Stored items from a collection:
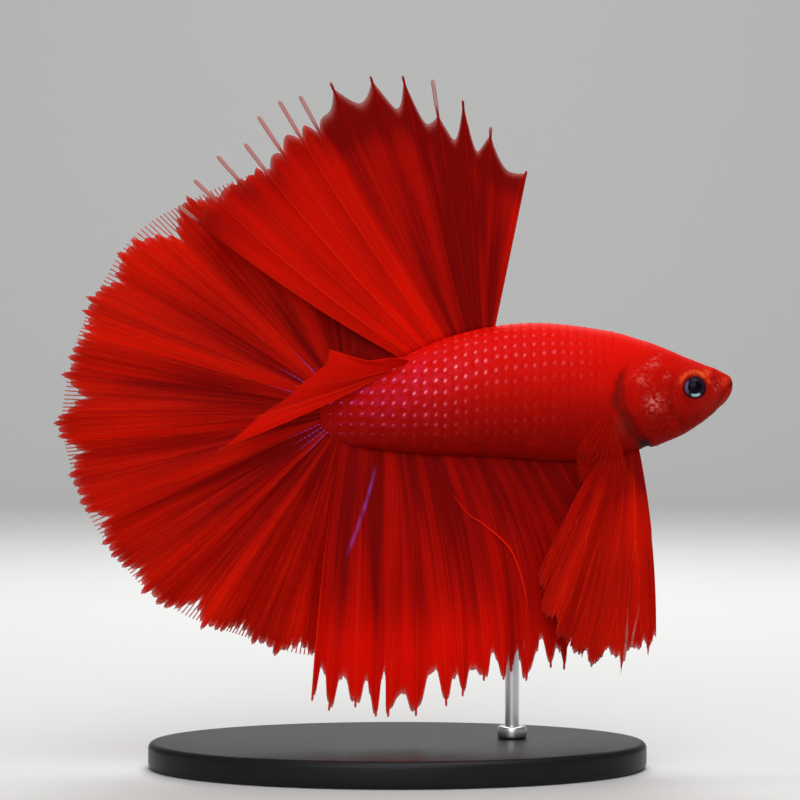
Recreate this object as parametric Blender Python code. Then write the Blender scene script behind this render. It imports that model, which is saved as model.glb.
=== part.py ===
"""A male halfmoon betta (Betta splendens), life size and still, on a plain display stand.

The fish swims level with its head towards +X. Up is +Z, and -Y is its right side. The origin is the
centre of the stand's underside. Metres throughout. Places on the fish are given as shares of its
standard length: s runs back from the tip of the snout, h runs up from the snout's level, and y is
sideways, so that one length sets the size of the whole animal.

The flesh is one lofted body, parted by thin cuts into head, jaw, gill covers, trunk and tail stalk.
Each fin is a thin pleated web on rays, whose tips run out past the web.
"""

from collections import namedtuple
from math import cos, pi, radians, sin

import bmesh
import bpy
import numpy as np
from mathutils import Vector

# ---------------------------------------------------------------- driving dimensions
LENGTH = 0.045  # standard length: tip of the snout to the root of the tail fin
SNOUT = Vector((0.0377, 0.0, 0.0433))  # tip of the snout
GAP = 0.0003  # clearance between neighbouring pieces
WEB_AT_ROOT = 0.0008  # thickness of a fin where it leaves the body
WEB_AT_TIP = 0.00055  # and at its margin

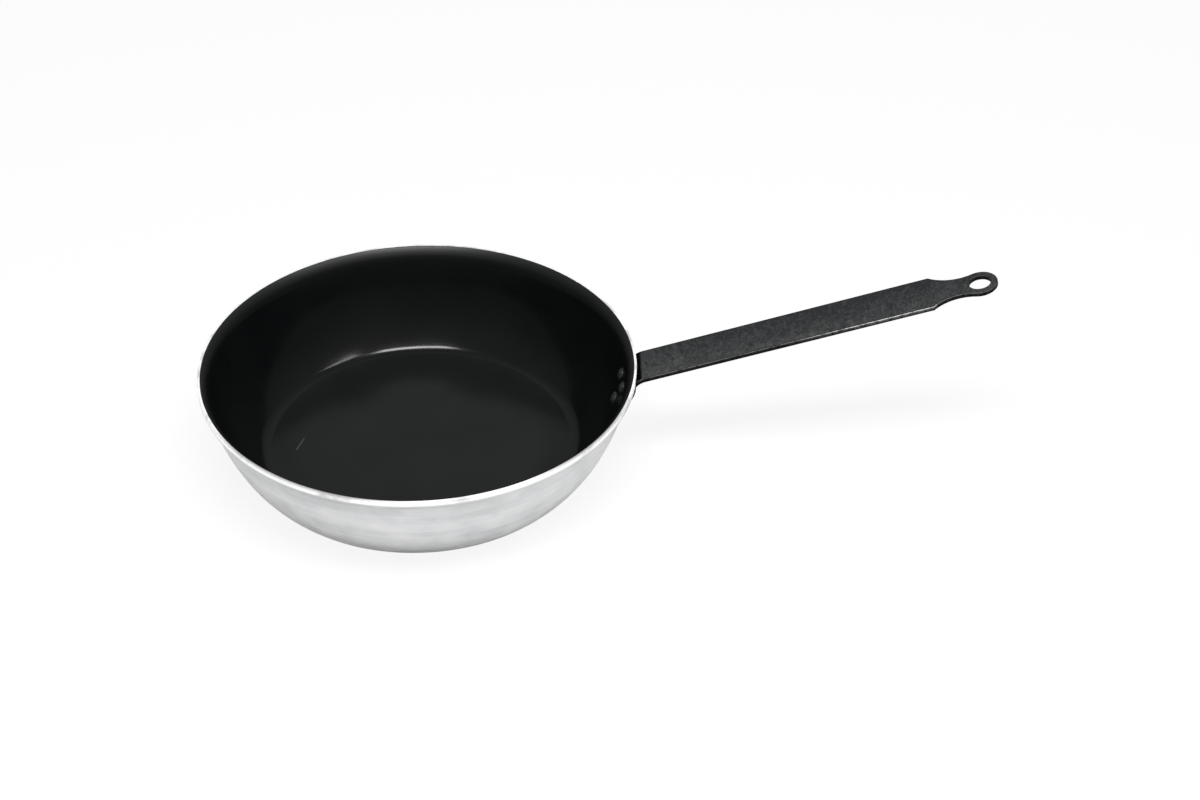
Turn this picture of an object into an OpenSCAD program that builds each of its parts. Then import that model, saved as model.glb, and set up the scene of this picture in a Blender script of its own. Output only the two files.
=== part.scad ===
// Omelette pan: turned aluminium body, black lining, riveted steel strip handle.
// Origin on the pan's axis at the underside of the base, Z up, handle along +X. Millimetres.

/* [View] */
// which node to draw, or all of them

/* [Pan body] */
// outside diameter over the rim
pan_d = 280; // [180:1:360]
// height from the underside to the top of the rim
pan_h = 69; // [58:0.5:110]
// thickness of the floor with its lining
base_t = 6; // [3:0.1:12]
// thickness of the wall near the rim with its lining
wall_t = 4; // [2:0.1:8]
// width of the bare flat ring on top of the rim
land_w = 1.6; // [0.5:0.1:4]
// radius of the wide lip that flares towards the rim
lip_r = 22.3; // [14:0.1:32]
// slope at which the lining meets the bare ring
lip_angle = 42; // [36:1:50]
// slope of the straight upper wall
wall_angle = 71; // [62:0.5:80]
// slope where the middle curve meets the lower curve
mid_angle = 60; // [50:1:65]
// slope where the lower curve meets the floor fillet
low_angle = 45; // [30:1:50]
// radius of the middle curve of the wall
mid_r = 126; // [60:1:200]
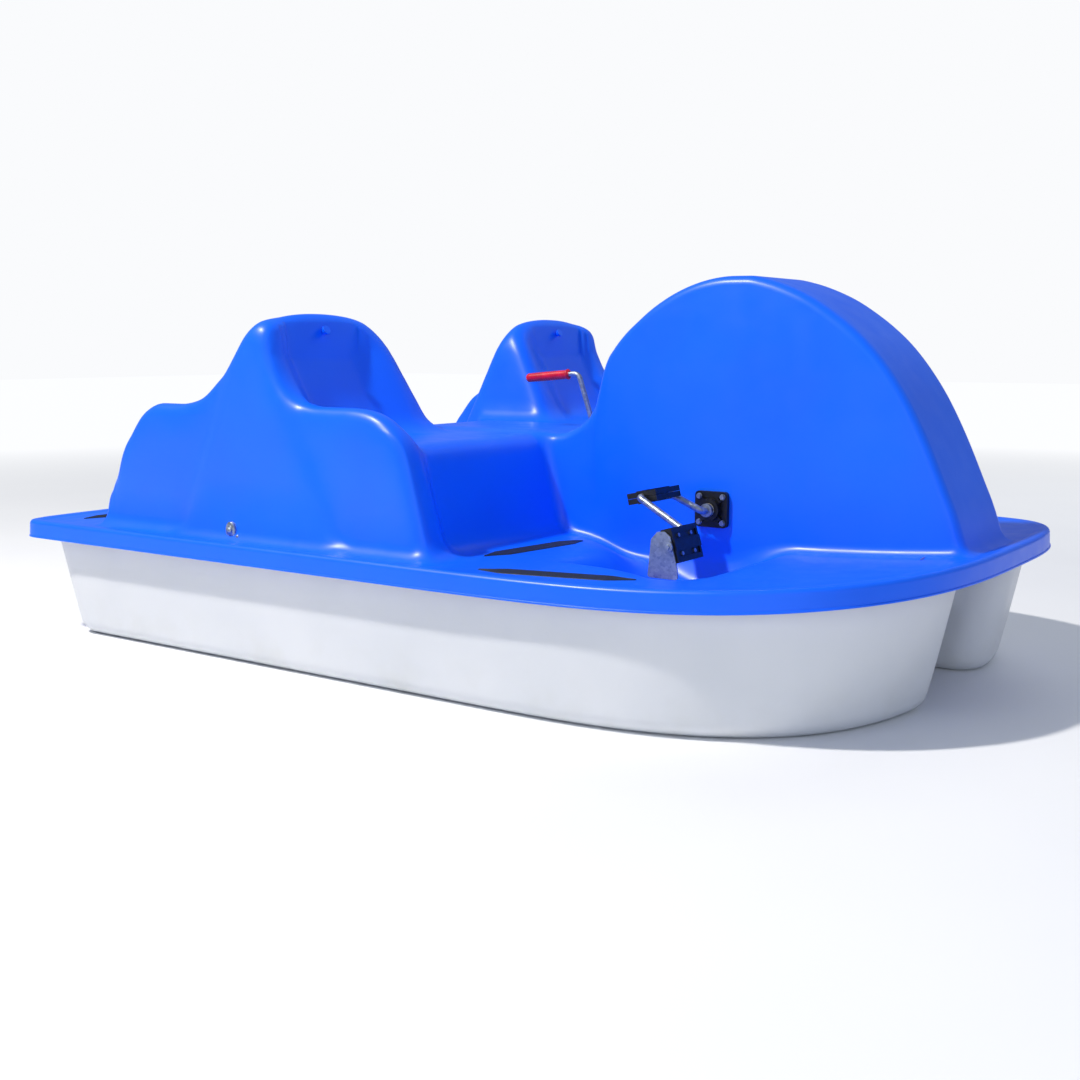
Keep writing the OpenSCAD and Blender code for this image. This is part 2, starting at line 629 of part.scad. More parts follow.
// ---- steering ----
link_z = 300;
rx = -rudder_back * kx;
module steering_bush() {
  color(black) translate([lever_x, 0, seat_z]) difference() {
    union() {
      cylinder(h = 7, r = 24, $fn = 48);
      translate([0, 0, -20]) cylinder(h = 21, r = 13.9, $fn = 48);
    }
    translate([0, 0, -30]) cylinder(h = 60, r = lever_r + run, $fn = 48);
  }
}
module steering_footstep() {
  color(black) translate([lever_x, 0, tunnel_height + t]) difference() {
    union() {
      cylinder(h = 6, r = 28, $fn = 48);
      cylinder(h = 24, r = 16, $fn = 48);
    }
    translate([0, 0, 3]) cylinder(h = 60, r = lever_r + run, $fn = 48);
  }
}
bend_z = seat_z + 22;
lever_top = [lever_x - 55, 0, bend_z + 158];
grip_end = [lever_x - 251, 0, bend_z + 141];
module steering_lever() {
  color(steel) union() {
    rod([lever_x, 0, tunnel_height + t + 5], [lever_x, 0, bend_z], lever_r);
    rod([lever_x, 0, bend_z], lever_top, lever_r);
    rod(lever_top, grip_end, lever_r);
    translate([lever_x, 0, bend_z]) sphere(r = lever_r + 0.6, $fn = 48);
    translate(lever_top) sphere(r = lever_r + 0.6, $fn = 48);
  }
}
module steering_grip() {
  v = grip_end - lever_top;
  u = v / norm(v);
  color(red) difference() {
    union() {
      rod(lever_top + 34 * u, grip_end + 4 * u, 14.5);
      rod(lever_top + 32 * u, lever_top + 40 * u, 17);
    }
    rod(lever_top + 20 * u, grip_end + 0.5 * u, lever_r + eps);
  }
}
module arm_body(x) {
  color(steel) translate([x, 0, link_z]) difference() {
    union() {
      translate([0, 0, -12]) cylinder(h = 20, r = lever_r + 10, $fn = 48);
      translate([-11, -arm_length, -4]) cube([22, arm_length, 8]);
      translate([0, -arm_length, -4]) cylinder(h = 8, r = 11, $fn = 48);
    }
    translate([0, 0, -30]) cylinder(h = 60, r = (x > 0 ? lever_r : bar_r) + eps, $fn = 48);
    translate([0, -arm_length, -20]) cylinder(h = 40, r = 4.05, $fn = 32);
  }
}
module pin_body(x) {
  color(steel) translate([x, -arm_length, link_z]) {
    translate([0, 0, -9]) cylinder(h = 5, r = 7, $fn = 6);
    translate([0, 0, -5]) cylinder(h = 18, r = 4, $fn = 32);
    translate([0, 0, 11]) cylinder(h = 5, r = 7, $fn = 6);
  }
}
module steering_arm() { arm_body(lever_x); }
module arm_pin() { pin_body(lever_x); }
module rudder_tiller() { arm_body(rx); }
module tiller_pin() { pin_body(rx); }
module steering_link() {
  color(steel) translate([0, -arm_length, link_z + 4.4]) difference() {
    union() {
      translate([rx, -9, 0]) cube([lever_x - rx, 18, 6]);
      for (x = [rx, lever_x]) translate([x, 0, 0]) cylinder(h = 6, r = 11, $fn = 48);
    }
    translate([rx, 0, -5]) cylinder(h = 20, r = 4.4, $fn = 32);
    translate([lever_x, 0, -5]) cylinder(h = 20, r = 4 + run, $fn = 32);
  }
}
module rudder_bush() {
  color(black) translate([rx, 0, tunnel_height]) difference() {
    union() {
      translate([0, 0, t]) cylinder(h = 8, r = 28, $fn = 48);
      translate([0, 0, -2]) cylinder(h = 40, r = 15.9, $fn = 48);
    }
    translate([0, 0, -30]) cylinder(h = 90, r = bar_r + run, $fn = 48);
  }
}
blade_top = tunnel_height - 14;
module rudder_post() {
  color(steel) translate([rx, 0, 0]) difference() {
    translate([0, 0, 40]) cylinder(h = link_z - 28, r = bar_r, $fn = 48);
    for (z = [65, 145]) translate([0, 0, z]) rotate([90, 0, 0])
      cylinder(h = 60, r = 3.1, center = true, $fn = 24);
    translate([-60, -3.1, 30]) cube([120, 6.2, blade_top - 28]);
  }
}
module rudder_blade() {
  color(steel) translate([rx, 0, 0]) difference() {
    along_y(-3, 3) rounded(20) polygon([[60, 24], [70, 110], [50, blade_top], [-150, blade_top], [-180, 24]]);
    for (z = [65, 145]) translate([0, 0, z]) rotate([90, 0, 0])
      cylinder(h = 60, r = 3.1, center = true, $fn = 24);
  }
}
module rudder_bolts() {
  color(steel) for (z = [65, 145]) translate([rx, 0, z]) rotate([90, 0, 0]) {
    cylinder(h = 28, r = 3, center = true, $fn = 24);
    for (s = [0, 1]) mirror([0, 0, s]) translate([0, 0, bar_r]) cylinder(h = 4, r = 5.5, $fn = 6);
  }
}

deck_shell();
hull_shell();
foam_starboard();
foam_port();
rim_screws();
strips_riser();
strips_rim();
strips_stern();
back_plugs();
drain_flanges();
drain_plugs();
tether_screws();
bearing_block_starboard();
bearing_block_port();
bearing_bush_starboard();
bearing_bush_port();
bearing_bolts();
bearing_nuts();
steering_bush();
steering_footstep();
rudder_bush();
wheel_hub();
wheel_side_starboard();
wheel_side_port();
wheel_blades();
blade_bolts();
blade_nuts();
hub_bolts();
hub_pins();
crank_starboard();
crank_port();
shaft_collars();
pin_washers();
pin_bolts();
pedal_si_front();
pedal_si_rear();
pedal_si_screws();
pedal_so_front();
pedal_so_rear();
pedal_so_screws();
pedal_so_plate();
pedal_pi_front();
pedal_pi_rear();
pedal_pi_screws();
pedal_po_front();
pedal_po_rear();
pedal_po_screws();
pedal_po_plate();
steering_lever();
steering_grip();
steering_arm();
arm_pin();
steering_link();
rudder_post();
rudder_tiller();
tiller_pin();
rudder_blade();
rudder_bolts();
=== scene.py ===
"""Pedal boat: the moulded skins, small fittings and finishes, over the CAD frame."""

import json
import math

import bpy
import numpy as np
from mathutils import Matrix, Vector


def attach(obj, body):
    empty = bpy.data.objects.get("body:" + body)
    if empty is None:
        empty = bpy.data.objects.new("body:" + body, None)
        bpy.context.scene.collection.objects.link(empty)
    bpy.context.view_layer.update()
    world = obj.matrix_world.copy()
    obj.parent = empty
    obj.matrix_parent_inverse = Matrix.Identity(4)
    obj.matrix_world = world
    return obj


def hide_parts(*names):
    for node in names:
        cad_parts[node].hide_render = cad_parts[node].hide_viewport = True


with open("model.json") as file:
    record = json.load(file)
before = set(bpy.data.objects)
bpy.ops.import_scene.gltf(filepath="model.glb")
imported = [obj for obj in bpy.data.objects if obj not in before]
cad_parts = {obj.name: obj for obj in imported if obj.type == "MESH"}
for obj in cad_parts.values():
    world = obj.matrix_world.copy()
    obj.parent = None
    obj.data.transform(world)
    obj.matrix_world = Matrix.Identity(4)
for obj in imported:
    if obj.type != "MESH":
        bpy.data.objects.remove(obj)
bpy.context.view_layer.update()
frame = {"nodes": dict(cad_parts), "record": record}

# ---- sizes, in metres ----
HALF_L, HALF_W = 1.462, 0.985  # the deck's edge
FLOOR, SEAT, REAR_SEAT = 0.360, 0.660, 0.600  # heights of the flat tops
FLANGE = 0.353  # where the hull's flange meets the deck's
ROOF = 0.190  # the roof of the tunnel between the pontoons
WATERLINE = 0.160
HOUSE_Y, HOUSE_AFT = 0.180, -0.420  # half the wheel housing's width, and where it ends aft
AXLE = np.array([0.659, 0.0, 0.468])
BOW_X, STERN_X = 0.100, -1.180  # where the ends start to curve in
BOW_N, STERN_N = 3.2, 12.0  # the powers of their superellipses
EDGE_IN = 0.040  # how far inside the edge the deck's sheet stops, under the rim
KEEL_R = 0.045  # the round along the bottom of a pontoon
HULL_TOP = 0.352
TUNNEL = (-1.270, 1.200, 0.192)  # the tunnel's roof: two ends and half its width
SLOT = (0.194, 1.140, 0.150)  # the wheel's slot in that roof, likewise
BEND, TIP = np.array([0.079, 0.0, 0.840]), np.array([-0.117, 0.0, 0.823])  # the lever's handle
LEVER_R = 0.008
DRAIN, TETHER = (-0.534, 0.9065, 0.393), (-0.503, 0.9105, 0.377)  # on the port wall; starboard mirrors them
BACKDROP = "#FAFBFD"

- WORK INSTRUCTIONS
In the listing above, find the line with "deck_shell();" and the line with "record = json.load(file)", then print exactly those lines and every line between them.

- EXERCISE RESULT
deck_shell();
hull_shell();
foam_starboard();
foam_port();
rim_screws();
strips_riser();
strips_rim();
strips_stern();
back_plugs();
drain_flanges();
drain_plugs();
tether_screws();
bearing_block_starboard();
bearing_block_port();
bearing_bush_starboard();
bearing_bush_port();
bearing_bolts();
bearing_nuts();
steering_bush();
steering_footstep();
rudder_bush();
wheel_hub();
wheel_side_starboard();
wheel_side_port();
wheel_blades();
blade_bolts();
blade_nuts();
hub_bolts();
hub_pins();
crank_starboard();
crank_port();
shaft_collars();
pin_washers();
pin_bolts();
pedal_si_front();
pedal_si_rear();
pedal_si_screws();
pedal_so_front();
pedal_so_rear();
pedal_so_screws();
pedal_so_plate();
pedal_pi_front();
pedal_pi_rear();
pedal_pi_screws();
pedal_po_front();
pedal_po_rear();
pedal_po_screws();
pedal_po_plate();
steering_lever();
steering_grip();
steering_arm();
arm_pin();
steering_link();
rudder_post();
rudder_tiller();
tiller_pin();
rudder_blade();
rudder_bolts();
=== scene.py ===
"""Pedal boat: the moulded skins, small fittings and finishes, over the CAD frame."""

import json
import math

import bpy
import numpy as np
from mathutils import Matrix, Vector


def attach(obj, body):
    empty = bpy.data.objects.get("body:" + body)
    if empty is None:
        empty = bpy.data.objects.new("body:" + body, None)
        bpy.context.scene.collection.objects.link(empty)
    bpy.context.view_layer.update()
    world = obj.matrix_world.copy()
    obj.parent = empty
    obj.matrix_parent_inverse = Matrix.Identity(4)
    obj.matrix_world = world
    return obj


def hide_parts(*names):
    for node in names:
        cad_parts[node].hide_render = cad_parts[node].hide_viewport = True


with open("model.json") as file:
    record = json.load(file)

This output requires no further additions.